Elopement. This is a word that I’m certain has gone through every bride and groom’s mind at least one during the somewhat gruelling process of planning a wedding. So what happens when you actually decide to act upon it? Lisa Valentine did just that.
When Adam and I got engaged last year, we began to organise our big day shortly afterwards. We flitted between venue ideas, numbers, how long it’d take to save etc. We even picked a date, however a key family member couldn’t make that weekend. So we re-arranged. And yes, another one of our nearest and dearest already had plans on that date. Frustration began to creep in.

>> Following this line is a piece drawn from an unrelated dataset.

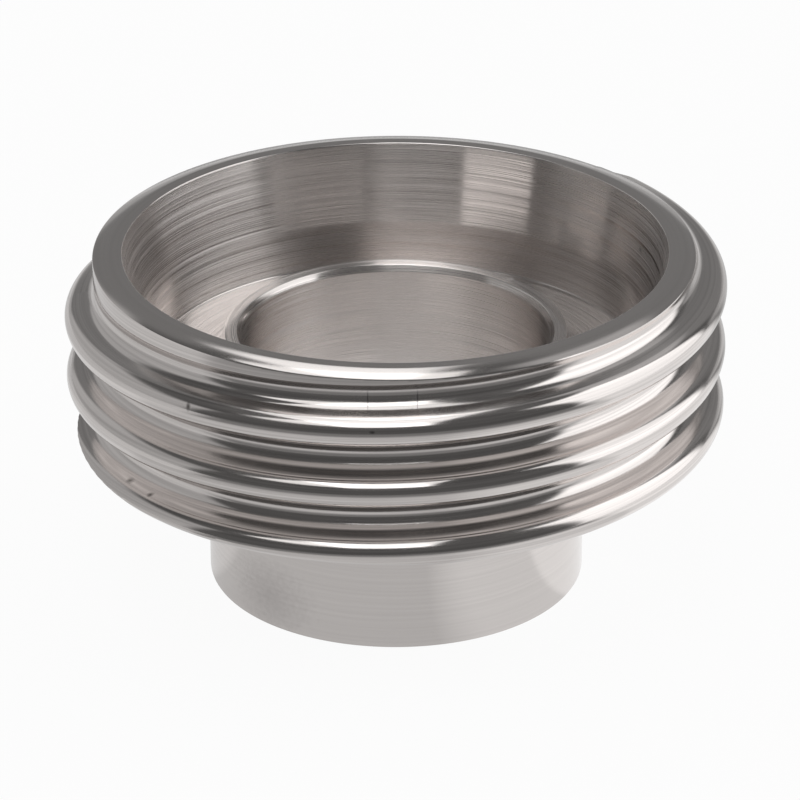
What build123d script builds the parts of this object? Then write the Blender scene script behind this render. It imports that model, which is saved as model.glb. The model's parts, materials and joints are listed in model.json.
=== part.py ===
"""Male part of a DN 20 round-thread sanitary union: one stainless steel turning.

A weld spigot stands below a short threaded head. The head is open at the top, where the
liner is centred in a tapered seat, above a square groove for the ring gasket.
Millimetres, +Z up, origin at the centre of the spigot's end face, thread axis on Z.
"""

import os
from math import acos, cos, isclose, radians, sin

from build123d import *

# --- Overall stack, from the spigot's end face up -----------------------------------------
spigot_length = 10.9            # end face to the underside of the threaded head
head_height = 12.4              # underside of the head to the edge of the mouth

# --- Weld spigot and bore -------------------------------------------------------------------
spigot_diameter = 25.4
bore_diameter = 20.7
spigot_edge_break = 0.15        # chamfer on the outer edge of the end face
neck_fillet = 0.6               # where the spigot meets the underside of the head

# --- Round thread, Rd 44 x 1/6 inch, right-hand, one start ------------------------------------
thread_diameter = 44.0
thread_pitch = 25.4 / 6
depth_to_pitch = 0.5            # standard round thread: depth of the profile over the pitch
radius_to_pitch = 0.23851       # standard round thread: crest and root radius over the pitch
flank_angle = 15.0              # each flank, from the plane square to the axis
first_crest_drop = 1.75         # mouth edge down to the crest where the thread starts
thread_start_angle = 42.0       # where the thread starts, counter-clockwise from +X
thread_turns = 2.68             # from the start down past the underside of the head
start_ramp_angle = 8.0          # arc over which the first end of the thread is cut back
core_allowance = 0.05           # the turned core stands proud of the thread's root by this
ridge_root_depth = 0.6          # how deep the ridge is rooted in the core

# --- Head -------------------------------------------------------------------------------------
rim_diameter = 40.2             # outer corner of the rim
rim_land_height = 3.0           # below the corner, the plain land narrows to the core over this
rim_flat_width = 0.75           # level inner ring of the rim face
rim_fall = 0.25                 # outer corner of the rim below the mouth edge
lower_edge_chamfer = 0.35       # lower outer edge of the head

# --- Liner seat, gasket groove and bore lip -----------------------------------------------------
mouth_diameter = 36.2
seat_foot_diameter = 33.95
seat_depth = 5.5                # mouth edge to the foot of the tapered seat
groove_foot_diameter = 33.2
groove_depth = 3.1              # foot of the seat to the floor of the groove
groove_corner_fillet = 0.2
lip_wall = 1.15                 # raised lip that the ring gasket sits around: wall round the bore
lip_drop = 5.95                 # mouth edge down to the top of the lip
lip_bevel_width = 0.2           # inner edge of the lip, across
lip_bevel_height = 0.4          # inner edge of the lip, down the bore

# --- What follows from the sizes above ------------------------------------------------------------
mouth_height = spigot_length + head_height
rim_corner_height = mouth_height - rim_fall
groove_floor_height = mouth_height - seat_depth - groove_depth
lip_height = mouth_height - lip_drop
lip_diameter = bore_diameter + 2 * lip_wall

crest_radius = thread_diameter / 2
root_radius = crest_radius - depth_to_pitch * thread_pitch
core_radius = root_radius + core_allowance
round_radius = radius_to_pitch * thread_pitch
crest_centre = crest_radius - round_radius
root_centre = root_radius + round_radius
turn_to_flank = radians(90 - flank_angle)
turn_to_core = acos((root_centre - core_radius) / round_radius)


def crest_point(turn):
    """Point on the round crest, turned from its top by an angle towards the flank."""
    return (crest_centre + round_radius * cos(turn), round_radius * sin(turn))


def root_point(turn, side):
    """Point on the round root above (side 1) or below (side -1) the crest."""
    return (root_centre - round_radius * cos(turn), side * (thread_pitch / 2 - round_radius * sin(turn)))


def rings_at(part, radius, height):
    """The turned edges of this radius at this height."""
    rings = part.edges().filter_by(GeomType.CIRCLE)
    return [ring for ring in rings if isclose(ring.radius, radius) and isclose(ring.arc_center.Z, height)]


# --- Thread: one round ridge swept up a helix, lower end on +X while it is made -----------------------
ridge_turns = thread_turns + start_ramp_angle / 2 / 360
ridge_base_height = mouth_height - first_crest_drop - thread_pitch * thread_turns
ridge_base = Plane(origin=(0, 0, ridge_base_height))
ridge_section = Plane(origin=(0, 0, ridge_base_height), x_dir=(1, 0, 0), z_dir=(0, -1, 0))
lower_end_angle = thread_start_angle - 360 * thread_turns
toe_radius, toe_height = root_point(turn_to_core, 1)

with BuildPart() as ridge:
    with BuildLine(ridge_base) as helix:
        Helix(thread_pitch, thread_pitch * ridge_turns, crest_centre)
    with BuildSketch(ridge_section):
        with BuildLine():
            ThreePointArc(crest_point(-turn_to_flank), crest_point(0), crest_point(turn_to_flank))
            Line(crest_point(turn_to_flank), root_point(turn_to_flank, 1))
            ThreePointArc(
                root_point(turn_to_flank, 1),
                root_point((turn_to_flank + turn_to_core) / 2, 1),
                root_point(turn_to_core, 1),
            )
            Polyline(
                (toe_radius, toe_height),
                (toe_radius - ridge_root_depth, toe_height),
                (toe_radius - ridge_root_depth, -toe_height),
                (toe_radius, -toe_height),
            )
            ThreePointArc(
                root_point(turn_to_core, -1),
                root_point((turn_to_flank + turn_to_core) / 2, -1),
                root_point(turn_to_flank, -1),
            )
            Line(root_point(turn_to_flank, -1), crest_point(-turn_to_flank))
        make_face()
    sweep(path=helix.line, is_frenet=True)

# --- First end of the thread: a slanting cut takes the crest down to the core ---------------------------
ramp_foot_angle = radians(thread_start_angle + start_ramp_angle / 2)
ramp_top_angle = radians(thread_start_angle - start_ramp_angle / 2)
ramp_foot_radius = core_radius - ridge_root_depth
cutter_radius = crest_radius + ridge_root_depth
first_groove_height = mouth_height - first_crest_drop - thread_pitch / 2
cutter_top = mouth_height + thread_pitch
cutter_level = Plane(origin=(0, 0, first_groove_height))

with BuildPart() as start_cutter:
    with BuildSketch(cutter_level):
        with BuildLine():
            Polyline(
                (crest_radius * cos(ramp_top_angle), crest_radius * sin(ramp_top_angle)),
                (cutter_radius * cos(ramp_top_angle), cutter_radius * sin(ramp_top_angle)),
                (cutter_radius * cos(2 * ramp_foot_angle - ramp_top_angle),
                 cutter_radius * sin(2 * ramp_foot_angle - ramp_top_angle)),
                (ramp_foot_radius * cos(ramp_foot_angle), ramp_foot_radius * sin(ramp_foot_angle)),
                close=True,
            )
        make_face()
    extrude(amount=cutter_top - first_groove_height)

with BuildPart() as thread:
    add(ridge.part, rotation=(0, 0, lower_end_angle))
    add(start_cutter.part, mode=Mode.SUBTRACT)
    with BuildSketch(Plane.XZ):
        with BuildLine():
            Polyline(
                (0, spigot_length),
                (crest_radius - lower_edge_chamfer, spigot_length),
                (cutter_radius, spigot_length + cutter_radius - crest_radius + lower_edge_chamfer),
                (cutter_radius, rim_corner_height),
                (0, rim_corner_height),
                close=True,
            )
        make_face()
    revolve(axis=Axis.Z, mode=Mode.INTERSECT)

# --- Male part: everything turned about the axis as one half section, and the thread on it ---------------
with BuildPart() as male_part:
    with BuildSketch(Plane.XZ):
        with BuildLine():
            Polyline(
                (bore_diameter / 2, 0),
                (spigot_diameter / 2 - spigot_edge_break, 0),
                (spigot_diameter / 2, spigot_edge_break),
                (spigot_diameter / 2, spigot_length),
                (core_radius, spigot_length),
                (core_radius, rim_corner_height - rim_land_height),
                (rim_diameter / 2, rim_corner_height),
                (mouth_diameter / 2 + rim_flat_width, mouth_height),
                (mouth_diameter / 2, mouth_height),
                (seat_foot_diameter / 2, mouth_height - seat_depth),
                (groove_foot_diameter / 2, groove_floor_height),
                (lip_diameter / 2, groove_floor_height),
                (lip_diameter / 2, lip_height),
                (bore_diameter / 2 + lip_bevel_width, lip_height),
                (bore_diameter / 2, lip_height - lip_bevel_height),
                close=True,
            )
        make_face()
    revolve(axis=Axis.Z)
    fillet(rings_at(male_part, groove_foot_diameter / 2, groove_floor_height), groove_corner_fillet)
    fillet(rings_at(male_part, spigot_diameter / 2, spigot_length), neck_fillet)
    add(thread.part)

male_part.part.label = "male_part"
os.makedirs("parts", exist_ok=True)
export_step(male_part.part, "parts/male_part.step")
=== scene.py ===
# %% [markdown]
# # A round-thread union half in turned stainless steel
# The real object is one turning: a bar is bored and faced in a lathe, a round thread is cut on its
# outside, and a plain spigot is left below for welding to a tube. Metal this bright has hardly any
# colour of its own. What the eye reads is the shape of its reflections, so two things matter most
# here: a surface whose curves are exact, and lights and dark cards that stand where a studio has them.
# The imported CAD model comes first, as the frame that every size is held against.

import json
from math import acos, atan2, cos, hypot, pi, radians, sin

import bmesh
import bpy
from mathutils import Matrix, Quaternion, Vector

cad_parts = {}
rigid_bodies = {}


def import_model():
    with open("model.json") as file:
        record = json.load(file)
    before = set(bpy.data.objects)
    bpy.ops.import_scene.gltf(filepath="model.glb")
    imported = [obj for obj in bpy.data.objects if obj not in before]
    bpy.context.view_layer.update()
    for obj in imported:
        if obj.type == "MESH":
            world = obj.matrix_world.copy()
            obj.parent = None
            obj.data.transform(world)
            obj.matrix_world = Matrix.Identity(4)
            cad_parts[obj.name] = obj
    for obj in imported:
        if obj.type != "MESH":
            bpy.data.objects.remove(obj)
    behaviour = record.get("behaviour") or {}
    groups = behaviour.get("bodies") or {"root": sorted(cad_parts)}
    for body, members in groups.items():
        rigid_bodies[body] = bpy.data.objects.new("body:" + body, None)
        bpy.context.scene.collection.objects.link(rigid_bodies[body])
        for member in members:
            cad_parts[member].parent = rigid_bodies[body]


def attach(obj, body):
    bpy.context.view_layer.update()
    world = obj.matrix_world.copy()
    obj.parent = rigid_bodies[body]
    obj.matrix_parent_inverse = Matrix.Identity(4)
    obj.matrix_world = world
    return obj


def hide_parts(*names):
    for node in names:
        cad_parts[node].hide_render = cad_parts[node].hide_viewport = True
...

The other key factor is that we are both shy. Being painfully introverted meant that the idea of walking down an aisle lined with people filled me with genuine fear. We’d joked about eloping in the past but assumed that, well, we just couldn’t. Our parents would surely be heartbroken and weddings are supposed to be about family after all.

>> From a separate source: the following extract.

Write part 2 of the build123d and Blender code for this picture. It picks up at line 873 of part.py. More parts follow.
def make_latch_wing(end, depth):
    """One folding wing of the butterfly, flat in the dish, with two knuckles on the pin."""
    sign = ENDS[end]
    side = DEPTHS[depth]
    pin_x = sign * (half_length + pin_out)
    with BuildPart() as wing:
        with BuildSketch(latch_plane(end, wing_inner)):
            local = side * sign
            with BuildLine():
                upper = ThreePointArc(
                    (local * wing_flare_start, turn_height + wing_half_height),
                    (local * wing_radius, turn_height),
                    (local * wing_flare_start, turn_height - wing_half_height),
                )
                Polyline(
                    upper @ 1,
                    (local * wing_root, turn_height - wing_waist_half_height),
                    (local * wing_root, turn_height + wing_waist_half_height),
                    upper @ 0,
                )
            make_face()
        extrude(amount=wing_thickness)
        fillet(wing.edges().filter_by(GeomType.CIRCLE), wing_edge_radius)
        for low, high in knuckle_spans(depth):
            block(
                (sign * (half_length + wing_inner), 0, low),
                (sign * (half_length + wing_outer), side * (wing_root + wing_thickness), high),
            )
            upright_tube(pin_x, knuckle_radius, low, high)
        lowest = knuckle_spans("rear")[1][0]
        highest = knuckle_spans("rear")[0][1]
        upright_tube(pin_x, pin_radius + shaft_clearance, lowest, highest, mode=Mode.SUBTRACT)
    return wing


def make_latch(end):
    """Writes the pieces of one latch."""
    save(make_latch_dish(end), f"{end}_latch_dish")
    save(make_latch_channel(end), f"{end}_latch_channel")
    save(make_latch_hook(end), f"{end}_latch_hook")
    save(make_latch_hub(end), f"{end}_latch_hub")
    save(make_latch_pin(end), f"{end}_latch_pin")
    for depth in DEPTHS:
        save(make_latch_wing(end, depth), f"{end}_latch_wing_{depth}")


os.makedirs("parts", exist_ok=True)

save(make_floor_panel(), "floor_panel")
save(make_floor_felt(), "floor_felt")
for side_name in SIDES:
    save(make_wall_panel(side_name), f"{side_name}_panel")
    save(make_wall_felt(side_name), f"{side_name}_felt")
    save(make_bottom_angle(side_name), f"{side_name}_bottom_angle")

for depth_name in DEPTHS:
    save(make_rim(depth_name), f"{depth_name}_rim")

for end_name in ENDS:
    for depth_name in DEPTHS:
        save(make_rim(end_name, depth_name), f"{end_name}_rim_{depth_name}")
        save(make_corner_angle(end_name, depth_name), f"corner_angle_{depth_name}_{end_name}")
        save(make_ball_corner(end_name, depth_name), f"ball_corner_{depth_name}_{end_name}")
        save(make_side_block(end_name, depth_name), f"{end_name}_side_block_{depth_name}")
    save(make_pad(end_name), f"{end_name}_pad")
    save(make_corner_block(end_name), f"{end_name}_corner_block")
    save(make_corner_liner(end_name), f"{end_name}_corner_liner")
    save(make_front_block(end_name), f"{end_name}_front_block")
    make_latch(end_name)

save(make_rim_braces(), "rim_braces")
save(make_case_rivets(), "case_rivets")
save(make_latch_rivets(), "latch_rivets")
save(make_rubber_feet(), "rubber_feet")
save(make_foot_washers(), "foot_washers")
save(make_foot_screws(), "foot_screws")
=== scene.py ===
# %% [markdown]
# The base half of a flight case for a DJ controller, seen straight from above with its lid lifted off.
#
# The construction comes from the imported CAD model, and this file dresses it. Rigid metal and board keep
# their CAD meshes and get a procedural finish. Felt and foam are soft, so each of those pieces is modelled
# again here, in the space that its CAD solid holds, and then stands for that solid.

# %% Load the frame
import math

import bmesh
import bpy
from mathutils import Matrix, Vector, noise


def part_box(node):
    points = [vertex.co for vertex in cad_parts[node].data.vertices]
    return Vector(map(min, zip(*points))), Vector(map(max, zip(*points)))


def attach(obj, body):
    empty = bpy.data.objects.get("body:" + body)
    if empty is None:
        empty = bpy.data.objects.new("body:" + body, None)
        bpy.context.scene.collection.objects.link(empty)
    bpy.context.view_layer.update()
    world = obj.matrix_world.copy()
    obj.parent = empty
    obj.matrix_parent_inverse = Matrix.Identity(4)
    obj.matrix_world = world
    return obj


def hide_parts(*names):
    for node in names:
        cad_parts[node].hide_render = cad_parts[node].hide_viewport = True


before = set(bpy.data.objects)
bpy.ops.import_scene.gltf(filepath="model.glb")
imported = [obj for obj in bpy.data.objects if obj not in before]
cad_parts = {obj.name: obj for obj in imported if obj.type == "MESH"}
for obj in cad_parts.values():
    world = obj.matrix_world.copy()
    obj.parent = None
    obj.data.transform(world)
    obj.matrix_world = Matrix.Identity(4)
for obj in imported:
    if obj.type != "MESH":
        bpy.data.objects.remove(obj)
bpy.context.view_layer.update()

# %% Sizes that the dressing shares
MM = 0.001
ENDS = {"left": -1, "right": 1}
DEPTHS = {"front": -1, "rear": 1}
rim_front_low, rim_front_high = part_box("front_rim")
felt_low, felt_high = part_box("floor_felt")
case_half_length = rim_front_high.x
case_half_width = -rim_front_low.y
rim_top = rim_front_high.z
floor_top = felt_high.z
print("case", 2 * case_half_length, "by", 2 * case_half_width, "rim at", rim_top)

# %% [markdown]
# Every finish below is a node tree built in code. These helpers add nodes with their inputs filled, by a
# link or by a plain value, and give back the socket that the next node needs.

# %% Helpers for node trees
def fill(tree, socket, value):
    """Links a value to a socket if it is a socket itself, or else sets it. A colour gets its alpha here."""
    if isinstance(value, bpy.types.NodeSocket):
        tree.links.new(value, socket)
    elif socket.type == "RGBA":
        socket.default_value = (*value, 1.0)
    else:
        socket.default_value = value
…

The more we delved into wedding planning, the less fun it became. I was fed up of spending our precious weekends looking at budget venues and finding a wedding dress was proving to be a pretty traumatic experience for me!
After coming home from yet another bridal shop empty handed and deflated, I suggested the idea of elopement again to Adam. I’m still not sure if I truly meant it at the time but the more we talked, the more it began to make sense.
Breaking the news to our family was nerve-racking but you know what? It was actually OK. No drama or fall outs. I’m sure our folks would have loved to see us marry but deep down, they just wanted us to be happy. I am forever grateful to have such understanding and selfless people around us.
In October 2016, we boarded a plane to New York City and tied the knot at the City Clerk’s office, just the two of us.